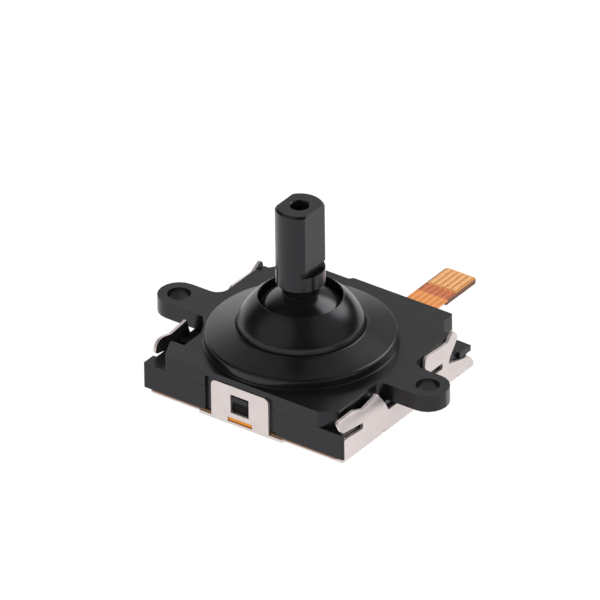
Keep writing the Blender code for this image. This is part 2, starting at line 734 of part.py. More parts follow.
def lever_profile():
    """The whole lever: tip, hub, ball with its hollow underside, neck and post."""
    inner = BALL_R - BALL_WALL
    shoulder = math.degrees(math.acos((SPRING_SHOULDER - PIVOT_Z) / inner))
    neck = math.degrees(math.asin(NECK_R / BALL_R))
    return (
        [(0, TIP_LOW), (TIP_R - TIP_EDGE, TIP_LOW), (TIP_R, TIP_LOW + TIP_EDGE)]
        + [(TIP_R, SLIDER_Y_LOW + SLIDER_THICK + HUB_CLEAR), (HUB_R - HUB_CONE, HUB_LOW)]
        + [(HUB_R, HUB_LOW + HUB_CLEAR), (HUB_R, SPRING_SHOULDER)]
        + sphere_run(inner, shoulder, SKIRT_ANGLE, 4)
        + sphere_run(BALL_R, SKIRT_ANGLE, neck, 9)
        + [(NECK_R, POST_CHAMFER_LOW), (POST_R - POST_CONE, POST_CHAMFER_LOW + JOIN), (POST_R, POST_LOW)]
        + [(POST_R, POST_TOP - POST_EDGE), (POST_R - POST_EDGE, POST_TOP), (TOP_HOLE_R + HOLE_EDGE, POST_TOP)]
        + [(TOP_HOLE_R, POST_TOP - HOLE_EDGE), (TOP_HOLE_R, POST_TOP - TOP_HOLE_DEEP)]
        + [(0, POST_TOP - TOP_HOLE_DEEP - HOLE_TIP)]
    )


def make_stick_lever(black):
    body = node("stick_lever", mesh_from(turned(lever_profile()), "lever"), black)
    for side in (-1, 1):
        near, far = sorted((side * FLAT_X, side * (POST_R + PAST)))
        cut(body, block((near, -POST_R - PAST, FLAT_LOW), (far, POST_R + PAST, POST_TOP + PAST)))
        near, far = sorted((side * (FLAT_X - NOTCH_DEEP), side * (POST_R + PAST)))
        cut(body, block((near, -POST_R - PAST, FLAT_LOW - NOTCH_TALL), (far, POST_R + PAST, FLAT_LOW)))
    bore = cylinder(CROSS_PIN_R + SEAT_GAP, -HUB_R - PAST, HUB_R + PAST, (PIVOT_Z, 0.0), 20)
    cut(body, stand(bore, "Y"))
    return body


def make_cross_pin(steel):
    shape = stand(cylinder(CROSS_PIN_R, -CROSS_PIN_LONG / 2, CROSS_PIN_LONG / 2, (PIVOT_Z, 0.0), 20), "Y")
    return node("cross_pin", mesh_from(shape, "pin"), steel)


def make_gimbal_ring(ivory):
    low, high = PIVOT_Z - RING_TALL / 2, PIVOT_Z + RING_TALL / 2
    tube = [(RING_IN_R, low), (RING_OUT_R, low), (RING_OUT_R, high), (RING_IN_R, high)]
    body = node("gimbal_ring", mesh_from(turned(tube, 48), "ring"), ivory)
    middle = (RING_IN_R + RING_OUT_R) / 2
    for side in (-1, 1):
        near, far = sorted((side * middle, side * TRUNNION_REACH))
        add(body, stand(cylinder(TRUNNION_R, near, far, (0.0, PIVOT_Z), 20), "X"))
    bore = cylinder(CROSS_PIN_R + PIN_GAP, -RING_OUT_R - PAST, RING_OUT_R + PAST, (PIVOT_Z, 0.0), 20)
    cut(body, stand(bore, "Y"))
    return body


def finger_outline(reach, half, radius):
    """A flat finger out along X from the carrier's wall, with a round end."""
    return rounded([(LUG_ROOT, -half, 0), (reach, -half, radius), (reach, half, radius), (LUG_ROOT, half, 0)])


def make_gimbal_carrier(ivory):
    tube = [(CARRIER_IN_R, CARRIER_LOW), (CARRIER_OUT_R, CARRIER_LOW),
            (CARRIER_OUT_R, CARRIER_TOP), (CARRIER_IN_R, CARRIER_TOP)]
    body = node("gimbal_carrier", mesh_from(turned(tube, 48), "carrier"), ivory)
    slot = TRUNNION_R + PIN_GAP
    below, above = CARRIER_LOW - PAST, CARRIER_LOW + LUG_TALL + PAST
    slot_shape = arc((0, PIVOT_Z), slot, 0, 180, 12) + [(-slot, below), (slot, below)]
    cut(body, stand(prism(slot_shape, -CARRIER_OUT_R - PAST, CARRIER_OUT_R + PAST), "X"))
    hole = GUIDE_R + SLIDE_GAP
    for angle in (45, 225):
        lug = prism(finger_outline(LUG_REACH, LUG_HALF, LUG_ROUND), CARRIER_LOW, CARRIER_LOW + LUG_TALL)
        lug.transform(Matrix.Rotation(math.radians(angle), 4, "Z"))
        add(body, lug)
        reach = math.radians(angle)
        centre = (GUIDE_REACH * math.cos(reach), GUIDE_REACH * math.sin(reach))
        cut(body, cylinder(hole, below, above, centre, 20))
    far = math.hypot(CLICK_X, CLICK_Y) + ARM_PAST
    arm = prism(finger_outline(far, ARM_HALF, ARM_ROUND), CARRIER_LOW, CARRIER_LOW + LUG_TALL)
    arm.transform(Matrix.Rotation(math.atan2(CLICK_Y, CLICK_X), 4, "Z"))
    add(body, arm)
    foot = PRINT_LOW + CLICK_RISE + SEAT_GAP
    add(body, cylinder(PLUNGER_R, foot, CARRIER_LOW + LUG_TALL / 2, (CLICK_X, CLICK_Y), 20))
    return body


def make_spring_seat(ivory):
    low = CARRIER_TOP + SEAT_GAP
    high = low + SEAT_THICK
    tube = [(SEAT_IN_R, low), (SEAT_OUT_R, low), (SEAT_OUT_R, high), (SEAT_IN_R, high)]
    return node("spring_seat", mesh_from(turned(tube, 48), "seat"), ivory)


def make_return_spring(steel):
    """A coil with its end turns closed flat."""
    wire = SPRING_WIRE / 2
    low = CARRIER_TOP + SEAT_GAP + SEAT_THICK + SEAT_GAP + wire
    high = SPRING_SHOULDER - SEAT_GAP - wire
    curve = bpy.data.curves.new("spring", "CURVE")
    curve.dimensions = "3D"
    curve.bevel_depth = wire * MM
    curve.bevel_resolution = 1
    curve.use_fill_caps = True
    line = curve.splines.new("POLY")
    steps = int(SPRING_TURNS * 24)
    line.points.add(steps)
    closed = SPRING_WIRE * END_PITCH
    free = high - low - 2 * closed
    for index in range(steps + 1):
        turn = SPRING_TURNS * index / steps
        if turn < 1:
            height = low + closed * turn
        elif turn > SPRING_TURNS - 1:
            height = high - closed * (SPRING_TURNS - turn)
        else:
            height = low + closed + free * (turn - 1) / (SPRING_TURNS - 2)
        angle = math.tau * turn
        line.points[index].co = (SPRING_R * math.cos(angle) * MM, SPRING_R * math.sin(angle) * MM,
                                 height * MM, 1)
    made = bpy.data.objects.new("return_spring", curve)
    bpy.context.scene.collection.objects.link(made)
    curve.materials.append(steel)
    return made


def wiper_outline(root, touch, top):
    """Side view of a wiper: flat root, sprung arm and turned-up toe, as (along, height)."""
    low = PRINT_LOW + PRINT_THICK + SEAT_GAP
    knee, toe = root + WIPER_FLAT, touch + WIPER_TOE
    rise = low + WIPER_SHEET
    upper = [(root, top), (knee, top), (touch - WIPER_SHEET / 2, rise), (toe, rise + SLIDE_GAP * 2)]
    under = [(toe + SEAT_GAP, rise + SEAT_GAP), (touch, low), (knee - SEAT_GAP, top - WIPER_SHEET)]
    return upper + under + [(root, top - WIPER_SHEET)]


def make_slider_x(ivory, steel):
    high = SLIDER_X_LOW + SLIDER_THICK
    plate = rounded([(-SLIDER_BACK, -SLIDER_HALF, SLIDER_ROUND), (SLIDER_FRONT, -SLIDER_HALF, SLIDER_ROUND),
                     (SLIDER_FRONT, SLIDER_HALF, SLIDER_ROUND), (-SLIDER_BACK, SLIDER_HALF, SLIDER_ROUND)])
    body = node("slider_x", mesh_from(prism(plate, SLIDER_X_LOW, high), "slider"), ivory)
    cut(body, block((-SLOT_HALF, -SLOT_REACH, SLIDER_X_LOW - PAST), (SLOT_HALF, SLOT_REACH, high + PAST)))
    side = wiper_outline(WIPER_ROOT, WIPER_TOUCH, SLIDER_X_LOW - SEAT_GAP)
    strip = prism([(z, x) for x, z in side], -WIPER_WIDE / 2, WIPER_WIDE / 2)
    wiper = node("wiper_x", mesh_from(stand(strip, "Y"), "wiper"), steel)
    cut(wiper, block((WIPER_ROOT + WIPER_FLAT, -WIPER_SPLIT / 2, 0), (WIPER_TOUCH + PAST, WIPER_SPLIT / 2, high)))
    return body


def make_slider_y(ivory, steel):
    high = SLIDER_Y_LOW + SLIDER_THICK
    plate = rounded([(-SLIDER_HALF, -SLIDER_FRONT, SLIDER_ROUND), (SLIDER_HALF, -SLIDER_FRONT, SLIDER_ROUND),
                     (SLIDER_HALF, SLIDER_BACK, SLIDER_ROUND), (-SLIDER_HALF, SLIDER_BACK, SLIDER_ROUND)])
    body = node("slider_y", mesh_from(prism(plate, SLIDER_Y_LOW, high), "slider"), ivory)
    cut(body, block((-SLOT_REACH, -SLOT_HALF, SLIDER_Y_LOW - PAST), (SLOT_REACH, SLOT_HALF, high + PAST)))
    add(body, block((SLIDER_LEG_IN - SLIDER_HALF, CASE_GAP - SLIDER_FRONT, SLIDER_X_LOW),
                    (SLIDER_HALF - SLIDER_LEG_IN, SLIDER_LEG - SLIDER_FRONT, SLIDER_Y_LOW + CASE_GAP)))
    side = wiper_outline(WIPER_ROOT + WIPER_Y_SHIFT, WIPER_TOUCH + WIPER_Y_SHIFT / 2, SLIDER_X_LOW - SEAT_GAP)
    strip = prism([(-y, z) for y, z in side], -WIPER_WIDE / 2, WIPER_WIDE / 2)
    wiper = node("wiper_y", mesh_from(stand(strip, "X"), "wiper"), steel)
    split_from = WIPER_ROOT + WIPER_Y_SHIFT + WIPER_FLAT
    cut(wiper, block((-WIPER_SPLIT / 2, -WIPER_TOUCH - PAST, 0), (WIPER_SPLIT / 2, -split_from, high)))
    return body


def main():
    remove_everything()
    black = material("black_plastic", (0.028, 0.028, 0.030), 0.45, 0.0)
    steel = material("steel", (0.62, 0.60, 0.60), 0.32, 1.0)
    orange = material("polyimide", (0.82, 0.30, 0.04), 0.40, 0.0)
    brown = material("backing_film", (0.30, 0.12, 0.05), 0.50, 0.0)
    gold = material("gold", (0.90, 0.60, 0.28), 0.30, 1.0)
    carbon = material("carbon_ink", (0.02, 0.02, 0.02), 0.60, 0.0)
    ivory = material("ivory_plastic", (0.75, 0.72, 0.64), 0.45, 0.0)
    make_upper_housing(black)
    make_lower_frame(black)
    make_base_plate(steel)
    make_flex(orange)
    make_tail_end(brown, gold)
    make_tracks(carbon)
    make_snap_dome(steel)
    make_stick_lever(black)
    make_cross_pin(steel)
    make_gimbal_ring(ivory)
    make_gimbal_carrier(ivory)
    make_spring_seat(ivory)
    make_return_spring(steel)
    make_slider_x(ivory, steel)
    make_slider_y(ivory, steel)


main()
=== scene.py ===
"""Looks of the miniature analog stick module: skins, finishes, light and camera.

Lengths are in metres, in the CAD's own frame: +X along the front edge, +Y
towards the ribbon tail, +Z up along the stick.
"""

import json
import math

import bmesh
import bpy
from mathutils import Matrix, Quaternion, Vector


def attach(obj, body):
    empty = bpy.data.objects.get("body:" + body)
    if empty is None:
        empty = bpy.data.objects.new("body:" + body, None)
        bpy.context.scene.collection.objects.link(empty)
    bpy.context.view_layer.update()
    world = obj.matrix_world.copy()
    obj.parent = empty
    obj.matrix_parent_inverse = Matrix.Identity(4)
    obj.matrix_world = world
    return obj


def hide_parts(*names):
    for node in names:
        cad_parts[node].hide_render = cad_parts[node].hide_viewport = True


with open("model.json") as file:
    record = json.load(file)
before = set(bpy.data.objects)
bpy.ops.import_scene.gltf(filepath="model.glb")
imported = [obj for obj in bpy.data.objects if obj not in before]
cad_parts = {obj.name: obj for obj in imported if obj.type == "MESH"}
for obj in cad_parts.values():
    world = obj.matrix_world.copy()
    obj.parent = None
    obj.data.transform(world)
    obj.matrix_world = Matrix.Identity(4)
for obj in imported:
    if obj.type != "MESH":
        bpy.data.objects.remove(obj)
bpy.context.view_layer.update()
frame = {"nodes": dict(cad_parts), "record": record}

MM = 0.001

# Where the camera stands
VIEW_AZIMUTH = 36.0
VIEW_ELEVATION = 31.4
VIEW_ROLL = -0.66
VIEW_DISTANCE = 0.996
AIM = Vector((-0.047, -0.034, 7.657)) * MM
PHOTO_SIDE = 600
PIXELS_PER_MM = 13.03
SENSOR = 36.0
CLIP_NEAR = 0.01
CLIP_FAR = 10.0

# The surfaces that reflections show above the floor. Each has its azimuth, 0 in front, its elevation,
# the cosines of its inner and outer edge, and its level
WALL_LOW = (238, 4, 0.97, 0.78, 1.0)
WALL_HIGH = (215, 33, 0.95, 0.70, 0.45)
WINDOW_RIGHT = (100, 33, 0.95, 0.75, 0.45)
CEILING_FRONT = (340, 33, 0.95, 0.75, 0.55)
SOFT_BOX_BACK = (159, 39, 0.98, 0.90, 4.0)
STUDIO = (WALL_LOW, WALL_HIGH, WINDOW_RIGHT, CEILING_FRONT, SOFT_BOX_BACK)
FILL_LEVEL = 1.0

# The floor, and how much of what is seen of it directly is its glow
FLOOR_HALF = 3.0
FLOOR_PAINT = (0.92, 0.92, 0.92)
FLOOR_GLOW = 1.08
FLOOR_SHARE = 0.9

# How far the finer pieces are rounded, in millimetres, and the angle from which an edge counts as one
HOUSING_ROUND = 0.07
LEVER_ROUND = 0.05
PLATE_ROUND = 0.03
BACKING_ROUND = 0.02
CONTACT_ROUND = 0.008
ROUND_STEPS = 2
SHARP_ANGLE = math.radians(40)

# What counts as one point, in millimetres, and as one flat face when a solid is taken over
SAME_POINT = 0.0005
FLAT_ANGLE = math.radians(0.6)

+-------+

### EXERCISE TASK:
The first line to be transcribed is the one containing "make_base_plate(steel)", and the last is the one containing "bpy.context.scene.collection.objects.link(empty)". Transcribe exactly those lines and nothing else.

### EXPECTED ANSWER:
    make_base_plate(steel)
    make_flex(orange)
    make_tail_end(brown, gold)
    make_tracks(carbon)
    make_snap_dome(steel)
    make_stick_lever(black)
    make_cross_pin(steel)
    make_gimbal_ring(ivory)
    make_gimbal_carrier(ivory)
    make_spring_seat(ivory)
    make_return_spring(steel)
    make_slider_x(ivory, steel)
    make_slider_y(ivory, steel)


main()
=== scene.py ===
"""Looks of the miniature analog stick module: skins, finishes, light and camera.

Lengths are in metres, in the CAD's own frame: +X along the front edge, +Y
towards the ribbon tail, +Z up along the stick.
"""

import json
import math

import bmesh
import bpy
from mathutils import Matrix, Quaternion, Vector


def attach(obj, body):
    empty = bpy.data.objects.get("body:" + body)
    if empty is None:
        empty = bpy.data.objects.new("body:" + body, None)
        bpy.context.scene.collection.objects.link(empty)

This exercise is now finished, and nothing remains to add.